The Big Read 2019

The 2019 shortlist offered a diverse range of titles, each of which could have made for a very good Big Read.

The winning title was The Unlikely Pilgrimage of Harold Fry By Rachel Joyce. With such strong competition, it was hard to know just which way the choice would go but Harold Fry was an overwhelming success with members of the Selection Committee who believed this is a book that can be appreciated by all of our students and staff, new and current, alike.

Big Read 2019 winner

The Unlikely Pilgrimage of Harold Fry by Rachel Joyce

When Harold Fry receives a letter from former colleague, Queenie, informing him she is dying it changes everything. Harold leaves his house in Kingsbridge to post a letter but changes his mind to walk to Queenie's hospice in Berwick – nearly 600 miles away – with no phone or walking gear. Playwright and author Rachel Joyce takes the reader on a rollercoaster road journey with Harold who is determined to reach Queenie before she dies. This unsentimental story peels back the painful layers of Harold's marriage, the secret surrounding his son and the friendship with Queenie. Joyce creates an emotionally gripping tale featuring an unforgettable character whose journey of self-discovery will stay with you long after you finish this charming debut.

Big Read 2019 winner

The Book of Alexander by Mark Carew

Publishers like putting books into boxes, so everyone knows what to expect – thriller, romance, detective story etc. It's very hard to know how to categorise this book, and my suggested parentage (Raymond Chandler meets picture-book author Maurice Sendak) is probably not much help. It's certainly a mystery, but trying to work out what is going on in the story is matched by confusion inside the reader, who has to keep cross-checking what they know with what seems to be happening. The ground keeps shifting. I found it intriguing; others have commented that not being able to predict the story-line is a problem. For me that's part of what made it so very compelling.
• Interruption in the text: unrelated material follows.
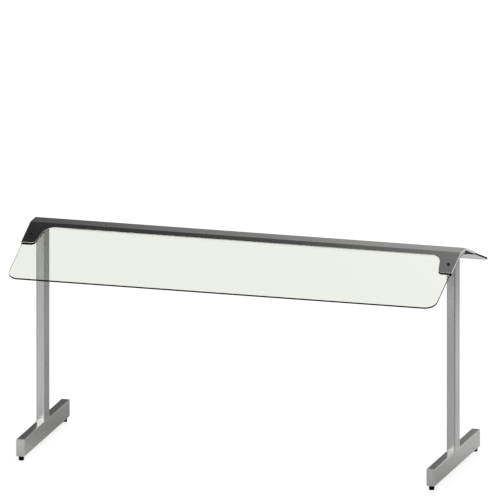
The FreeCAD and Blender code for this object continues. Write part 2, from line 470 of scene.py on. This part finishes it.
@dataclass(frozen=True)
class FloatGlass:
    """Clear toughened float glass: nearly colourless through its faces; its ground edges painted almost
    black, their own green deepened by painted shade.
    """

    name: str
    side: Side
    face: str = "#EDF0E9"
    # near-black edges: the glass's own green plus painted shade
    edge: str = "#050807"
    roughness: float = 0.0
    edge_roughness: float = 0.35
    shine: float = 0.5
    edge_shine: float = 0.02
    refraction: float = 1.5
    edge_below: float = 0.96
    face_above: float = 0.995
    shadow_tint: str = "#E9EFE9"

    def build(self) -> bpy.types.Material:
        """Build the material.

        The edges are painted near black: partly the sheet's own green, where light crosses it the long way,
        and partly painted shade. They are told from the faces by their normals, which lie in the plane of
        the sheet.

        Returns:
            The new material.
        """
        material, tree, output = new_material(self.name)
        slope = math.radians(SLOPE_DEG)
        outwards = (0.0, self.side.value * math.sin(slope), math.cos(slope))
        normal = add_node(tree, "ShaderNodeNewGeometry").outputs["True Normal"]
        facing = add_node(
            tree,
            VECTOR_MATH,
            settings={"operation": "DOT_PRODUCT"},
            inputs={0: normal, 1: outwards},
        )
        size = add_node(tree, MATH, settings=ABSOLUTE, inputs={0: facing.outputs["Value"]})
        face_share = add_node(
            tree,
            "ShaderNodeMapRange",
            inputs={"From Min": self.edge_below, "From Max": self.face_above, "Value": size.outputs[0]},
        )
        # Painted shade: the edges get the near-black colour, little shine and no transmission.
        colour = add_node(
            tree,
            "ShaderNodeMix",
            settings=BLEND_COLOURS,
            inputs={0: face_share.outputs[0], 6: linear(self.edge), 7: linear(self.face)},
        )
        rough = add_node(
            tree,
            "ShaderNodeMapRange",
            inputs={
                "To Min": self.edge_roughness,
                "To Max": self.roughness,
                "Value": face_share.outputs[0],
            },
        )
        gloss = add_node(
            tree,
            "ShaderNodeMapRange",
            inputs={"To Min": self.edge_shine, "To Max": self.shine, "Value": face_share.outputs[0]},
        )
        glass = add_node(
            tree,
            "ShaderNodeBsdfPrincipled",
            inputs={
                "IOR": self.refraction,
                "Base Color": colour.outputs[2],
                "Roughness": rough.outputs[0],
                "Transmission Weight": face_share.outputs[0],
                "Specular IOR Level": gloss.outputs[0],
            },
        )
        let_through = add_node(
            tree,
            "ShaderNodeBsdfTransparent",
            inputs={"Color": linear(self.shadow_tint)},
        )
        shadow = add_node(tree, "ShaderNodeLightPath").outputs["Is Shadow Ray"]
        mixed = add_node(
            tree,
            "ShaderNodeMixShader",
            inputs={0: shadow, 1: glass.outputs[0], 2: let_through.outputs[0]},
        )
        tree.links.new(mixed.outputs[0], output.inputs[0])
        return material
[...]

My Sister, the Serial Killer by Oiyankan Braithwaite

The cover blurb describes this book as ‘murderously good' and there is certainly lots of murder, mostly by stabbing. This may sound like an odd subject for a novel when we are worried about rising levels of knife crime. It's really about the relationship between two sisters: the elder, who consistently feels responsible for her younger sister's behaviour; the younger who could not care less, and has a lifetime's experience of successfully manoeuvring herself out of situations that no longer suit her. In any case, those on the receiving end of her ‘self-defence' don't draw our sympathy – both siblings are very aware they were seeking exploitation rather than love. It remains to be seen whether she really does get away with murder.

Conclave by Robert Harris

The pope is dead. Robert Harris takes us into the secret world of the papal conclave – the meeting of cardinals assembled to elect a new pope. Cardinal Lomeli, the dean of the College of Cardinals, thinks it is dangerous to elect a man who wants to be pope but power and ambition drive the action. Each ballot is accompanied by a twist - some corruption or deceit. The three frontrunners - the traditionalist, the man with ambition and the dean who has alarming views on women and gay marriage - are all determined to win. This superb and fast-paced novel is gripping to the end.

Of Murder, Muses and Me by Claudia Chibici-Revneanu

A pleasant read for a sunny day! PhD student Rosalind Waterloo takes you through London's literary characters and classic spots to find out who killed her favourite author, Mark Drubenheimer. From eccentric editors, mournful musicians and nervous writers, Rosalind tries to decipher the truth and get over her mother's death. Her love for classic literature comes in handy in more ways than expected! Not just an entertaining whodunit it is also a colourful depiction of love, loss and what we hold most dear; legacy or happiness.

The Testament of Jessie Lamb by Jane Rogers

This is really intriguing and well-thought out book. I was hooked from the start and torn between the main characters, who were all believable in a world that was familiar in some ways but horrifyingly different in others. The main characters are Jessie and her father, both trying to deal with a devastating world-wide situation, but with very different responses. Their honest and loving relationship is the centre of the novel, which makes their differences almost painful to read but also completely compelling. It's definitely one of those novels which makes you ask: what would I do in their place?